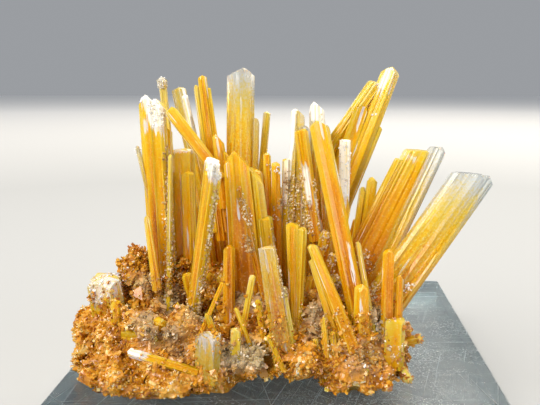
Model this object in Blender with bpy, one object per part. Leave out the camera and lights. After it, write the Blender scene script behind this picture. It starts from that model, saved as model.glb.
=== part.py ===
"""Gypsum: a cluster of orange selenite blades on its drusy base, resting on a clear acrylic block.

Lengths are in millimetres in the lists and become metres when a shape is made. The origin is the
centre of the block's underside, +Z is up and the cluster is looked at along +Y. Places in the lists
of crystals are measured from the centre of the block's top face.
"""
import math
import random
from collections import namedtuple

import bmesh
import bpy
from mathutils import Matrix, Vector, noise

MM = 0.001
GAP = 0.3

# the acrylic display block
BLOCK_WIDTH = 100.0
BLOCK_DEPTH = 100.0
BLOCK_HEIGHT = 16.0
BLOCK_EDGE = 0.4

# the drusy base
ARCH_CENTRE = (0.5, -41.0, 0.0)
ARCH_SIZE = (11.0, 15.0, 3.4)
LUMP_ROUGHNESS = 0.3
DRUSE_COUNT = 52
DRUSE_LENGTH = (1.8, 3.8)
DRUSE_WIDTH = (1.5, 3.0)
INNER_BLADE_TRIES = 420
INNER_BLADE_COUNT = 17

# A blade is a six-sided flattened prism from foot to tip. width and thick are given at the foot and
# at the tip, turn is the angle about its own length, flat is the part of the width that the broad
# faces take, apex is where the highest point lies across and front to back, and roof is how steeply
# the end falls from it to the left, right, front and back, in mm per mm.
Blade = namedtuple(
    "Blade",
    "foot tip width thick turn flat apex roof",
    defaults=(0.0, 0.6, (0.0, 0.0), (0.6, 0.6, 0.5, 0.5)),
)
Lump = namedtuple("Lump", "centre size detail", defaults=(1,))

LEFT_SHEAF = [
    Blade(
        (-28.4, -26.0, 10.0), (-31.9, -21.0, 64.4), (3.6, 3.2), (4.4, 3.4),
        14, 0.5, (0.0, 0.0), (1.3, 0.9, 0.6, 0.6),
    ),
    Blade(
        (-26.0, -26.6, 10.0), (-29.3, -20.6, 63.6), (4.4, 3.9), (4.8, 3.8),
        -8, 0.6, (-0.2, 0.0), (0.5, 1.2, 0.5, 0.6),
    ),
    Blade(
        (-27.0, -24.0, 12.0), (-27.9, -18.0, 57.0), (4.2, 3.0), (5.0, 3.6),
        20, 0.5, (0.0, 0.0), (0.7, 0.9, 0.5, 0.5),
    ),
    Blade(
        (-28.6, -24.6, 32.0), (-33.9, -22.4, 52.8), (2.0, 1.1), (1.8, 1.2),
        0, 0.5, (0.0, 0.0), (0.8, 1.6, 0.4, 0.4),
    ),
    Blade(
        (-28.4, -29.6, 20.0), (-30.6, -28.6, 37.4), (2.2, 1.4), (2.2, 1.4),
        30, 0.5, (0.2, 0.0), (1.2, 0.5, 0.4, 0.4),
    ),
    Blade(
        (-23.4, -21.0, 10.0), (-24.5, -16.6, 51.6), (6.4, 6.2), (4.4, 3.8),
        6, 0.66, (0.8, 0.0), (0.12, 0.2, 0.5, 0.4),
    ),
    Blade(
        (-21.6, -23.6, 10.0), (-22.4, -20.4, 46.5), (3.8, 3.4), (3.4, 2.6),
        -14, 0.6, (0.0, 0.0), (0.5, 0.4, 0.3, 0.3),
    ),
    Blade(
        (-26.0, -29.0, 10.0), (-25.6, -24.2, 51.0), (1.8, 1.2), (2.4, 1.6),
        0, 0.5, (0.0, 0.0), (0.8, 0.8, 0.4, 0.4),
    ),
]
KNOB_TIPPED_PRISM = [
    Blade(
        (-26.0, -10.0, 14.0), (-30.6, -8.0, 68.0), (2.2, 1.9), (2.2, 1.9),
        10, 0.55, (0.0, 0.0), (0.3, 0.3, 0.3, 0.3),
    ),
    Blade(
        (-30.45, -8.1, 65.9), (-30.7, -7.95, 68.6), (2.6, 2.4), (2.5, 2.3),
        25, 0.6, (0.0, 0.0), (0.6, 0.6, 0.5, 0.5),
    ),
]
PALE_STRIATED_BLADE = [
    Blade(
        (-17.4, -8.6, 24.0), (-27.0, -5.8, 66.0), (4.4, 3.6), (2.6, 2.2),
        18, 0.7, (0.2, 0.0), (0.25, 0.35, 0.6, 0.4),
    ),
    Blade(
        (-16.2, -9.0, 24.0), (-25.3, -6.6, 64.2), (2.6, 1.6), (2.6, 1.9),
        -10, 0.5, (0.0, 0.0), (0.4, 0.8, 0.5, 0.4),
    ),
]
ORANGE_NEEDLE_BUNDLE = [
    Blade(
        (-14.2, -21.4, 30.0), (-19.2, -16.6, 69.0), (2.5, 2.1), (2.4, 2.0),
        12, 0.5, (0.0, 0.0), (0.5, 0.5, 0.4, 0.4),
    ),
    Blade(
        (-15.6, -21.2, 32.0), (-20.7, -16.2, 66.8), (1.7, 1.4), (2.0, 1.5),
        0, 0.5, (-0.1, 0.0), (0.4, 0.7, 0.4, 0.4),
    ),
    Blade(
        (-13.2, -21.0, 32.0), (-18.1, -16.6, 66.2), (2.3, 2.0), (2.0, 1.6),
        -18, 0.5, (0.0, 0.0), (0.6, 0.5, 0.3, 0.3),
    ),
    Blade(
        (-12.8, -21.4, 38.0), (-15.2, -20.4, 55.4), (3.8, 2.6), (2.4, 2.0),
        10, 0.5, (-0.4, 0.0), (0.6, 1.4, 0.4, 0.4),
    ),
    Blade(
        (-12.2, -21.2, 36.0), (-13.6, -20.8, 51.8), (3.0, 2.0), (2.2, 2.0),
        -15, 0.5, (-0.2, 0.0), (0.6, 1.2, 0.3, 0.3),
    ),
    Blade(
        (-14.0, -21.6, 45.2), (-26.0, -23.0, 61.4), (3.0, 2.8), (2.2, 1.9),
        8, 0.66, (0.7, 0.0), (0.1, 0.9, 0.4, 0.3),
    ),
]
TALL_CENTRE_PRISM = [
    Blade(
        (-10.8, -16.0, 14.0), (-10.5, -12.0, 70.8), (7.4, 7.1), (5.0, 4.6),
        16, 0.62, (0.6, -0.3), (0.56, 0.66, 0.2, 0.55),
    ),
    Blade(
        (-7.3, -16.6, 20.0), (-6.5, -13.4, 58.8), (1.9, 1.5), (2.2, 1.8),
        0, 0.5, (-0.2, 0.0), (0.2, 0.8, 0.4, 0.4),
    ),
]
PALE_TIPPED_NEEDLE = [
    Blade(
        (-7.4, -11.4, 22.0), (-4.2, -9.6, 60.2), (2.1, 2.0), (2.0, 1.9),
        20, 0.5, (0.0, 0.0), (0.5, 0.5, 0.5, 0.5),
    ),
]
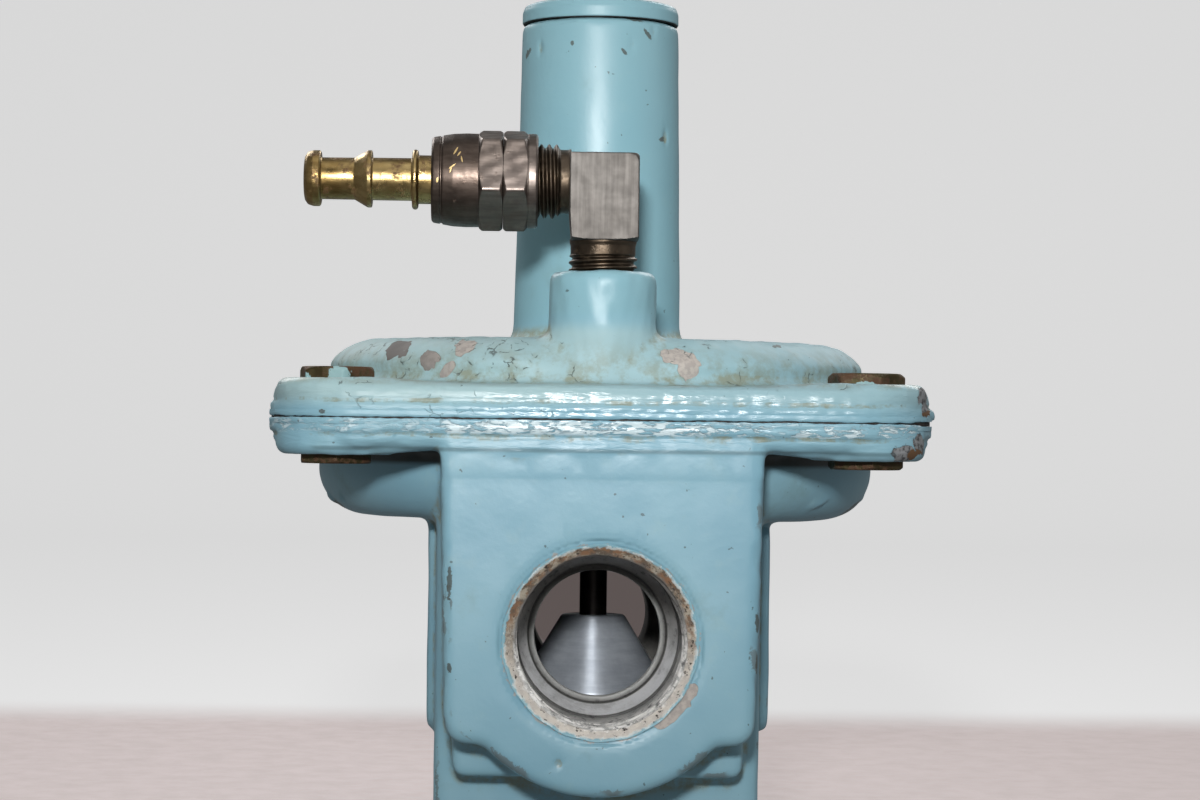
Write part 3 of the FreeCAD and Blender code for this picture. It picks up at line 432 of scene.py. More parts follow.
* * * * * * *
The first line of the records and every line down to the line with "clear acrylic block." must be quoted exactly; leave out all else.

§ **ANSWER TO THIS TASK**
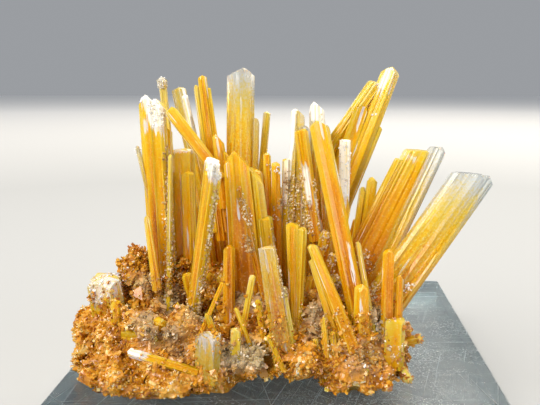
Model this object in Blender with bpy, one object per part. Leave out the camera and lights. After it, write the Blender scene script behind this picture. It starts from that model, saved as model.glb.
=== part.py ===
"""Gypsum: a cluster of orange selenite blades on its drusy base, resting on a clear acrylic block.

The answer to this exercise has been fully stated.